AbsaOSS / cobrix

A COBOL parser and Mainframe/EBCDIC data source for Apache Spark
Apache License 2.0
138 stars 78 forks source link

EBCDIC to ASCII file conversion #700

Closed PDebasish closed 1 month ago

PDebasish commented 3 months ago

Background: I am trying to convert an EBCDIC Mainframe file to ASCII file in a notebook. Below are the setup used:

  1. Cobrix library "cobol-parser_2.13-2.7.4.jar" from the url(https://repo1.maven.org/maven2/za/co/absa/cobrix/cobol-parser_2.13/2.7.4/cobol-parser_2.13-2.7.4.jar)
  2. I am using the Spark settings : Runtime 1.2 (Spark 3.4 and Delta 2.4)

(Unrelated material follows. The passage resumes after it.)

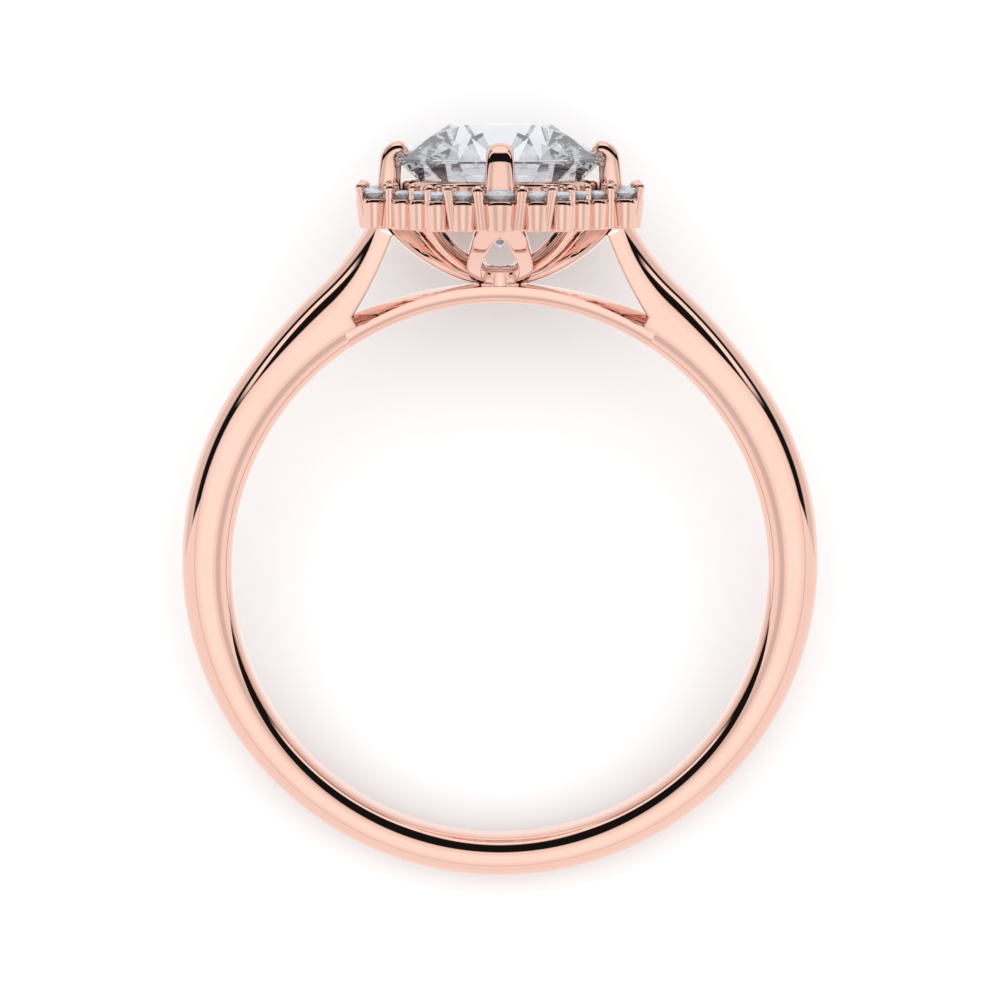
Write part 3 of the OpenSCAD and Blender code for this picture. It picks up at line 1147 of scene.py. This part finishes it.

//*Below is the code used in a Notebook using Scala. import org.apache.spark.sql.SparkSession var file_path = "abfss://" Data File Path in onelake var copybook="abfss://" ** Copybook File path in onelake

var spark = SparkSession.builder.getOrCreate() val df_cobol= spark.read.format("za.co.absa.cobrix.spark.cobol.source").option("copybook", copybook).load(file_path ) df_cobol.printSchema(); df_cobol.show()

Question

I am getting errors while executing the above code. I have attached an error snapshot on the same.

Cobrix_error
yruslan commented 2 months ago

Hi, when you download spark-cobol from Maven you get a thin JAR which does not include dependencies. In order to use spark-cobol in Databricks, use une of the bundles ('fat' JARs) that match your environment: https://github.com/AbsaOSS/cobrix/releases/tag/v2.7.4

I think this is the one you can use: https://github.com/AbsaOSS/cobrix/releases/download/v2.7.4/spark-cobol_2.12-2.7.4-bundle.jar

PDebasish commented 1 month ago

Thanks @yruslan , I was able to convert the EBCDIC to ASCII using the JAR files.